8. Genieße deine Kinder

Auch da gilt. Sie sind, wer sie sind.

Wenn ich anderen Eltern (und mir!) irgendeinen Gedanken per fancy technology ins Gehirn blasen könnte, wäre es der: Unterscheide zwischen dem, was du ändern kannst und dem, was du nicht ändern kannst.

Viele, viele Eigenschaften deines Kindes gehören dazu. Es wird nicht weniger willensstark, wenn du ihm verbietest, lautstark seine Wünsche einzufordern.

Ja, vielleicht wird es stiller. Vielleicht hört es auf.

Aber nicht, weil es weniger ist, wie es ist. Sondern weil es denkt, dass es nicht okay ist.

Ganz ehrlich? Das ist es nicht wert. Lass das. Feiere dein Kind wie dein Leben: Unperfekt. Der erste Schritt? Jetzt hingehen und das Lieblingsspiel anfangen. Jetzt. Feiere dein Kind und seine Liebe zu Rollenspielen. Oder zu Spaßkämpfen. Wenn du das schon nicht ändern kannst, kannst du genau so gut aufhören, dagegen zu kämfpen.

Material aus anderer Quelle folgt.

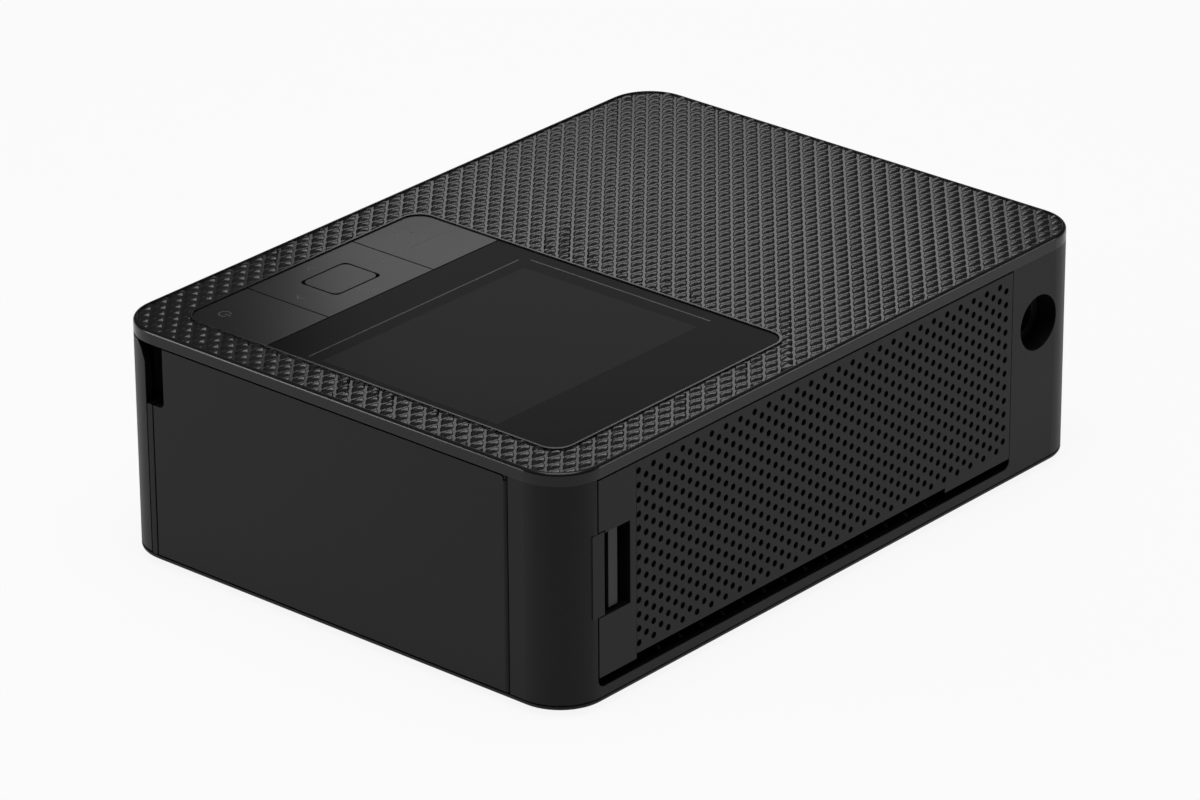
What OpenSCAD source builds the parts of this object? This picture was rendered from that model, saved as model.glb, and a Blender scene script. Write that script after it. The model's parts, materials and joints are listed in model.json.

9. Frage nach der Perspektive deines Kindes

Eine der zentralen Haltungsänderungen ist Neugierde. Wenn Erziehung wegfällt, dann zugunsten der Annahme, dass Menschen sie nicht brauchen, weil sie von Grund auf gut sind.

Die Grundfrage wird also: Was an dem, was du tust, erfüllt dir welches Bedürfnis?

Das ist erstmal ungewohnt. Wir sind die Prinzipien von Strafe und die Vermischung von Mensch und Tat so gewohnt, dass dieser Perspektivwechsel sich anfühlen kann wie ein Verrat: Wenn ich nicht mehr mein Kind schimpfe, dann kann es ja gar nicht wissen, was es falsch macht? Dann sage ich ja, dass es okay ist?

Nein. Wenn du aufhörst zu erziehen, dann aus dem tiefen Vertrauen, dass Menschen beitragen WOLLEN. Sie sind sozial. Sie sind fähig. Sie sind von Grund auf gut.

Schreib es dir auf den Spiegel. Und frag dein Kind nach seinen Gründen. Was übrigens kein Ersatz dafür ist, auszudrücken, wie es dir geht. Nur hat das mit Erziehung nix mehr zu tun – ‚Alter, was ist da denn los? Oh Mist, das tat mir weh! Bist du wütend?‘ ist etwas anderes als eine Strafe.

10. Unterstelle Gutes

Das bringt Punkt 9 auf ein neues Level. Ich glaube, um die ganze revolutionäre Kraft des Erziehungsverzichts voll zu entfalten, hilft der radikale Konstruktivismus: Meine Welt entsteht in meinem Kopf.

Deswegen kann ich jedes Erlebnis mit meinen Kindern verändern, indem ich meine Gedanken verändern kann.

Dein Kind haut? Wie gut, dass es für sich sorgen kann. Dein Kind rastet nach dem Kindergarten aus? Das musste bestimmt ne Menge kooperieren und fühlt sich nun sicher bei dir. Wie schön!

Verändere deine Perspektive und ich verspreche, dass deine Welt sich verändern wird.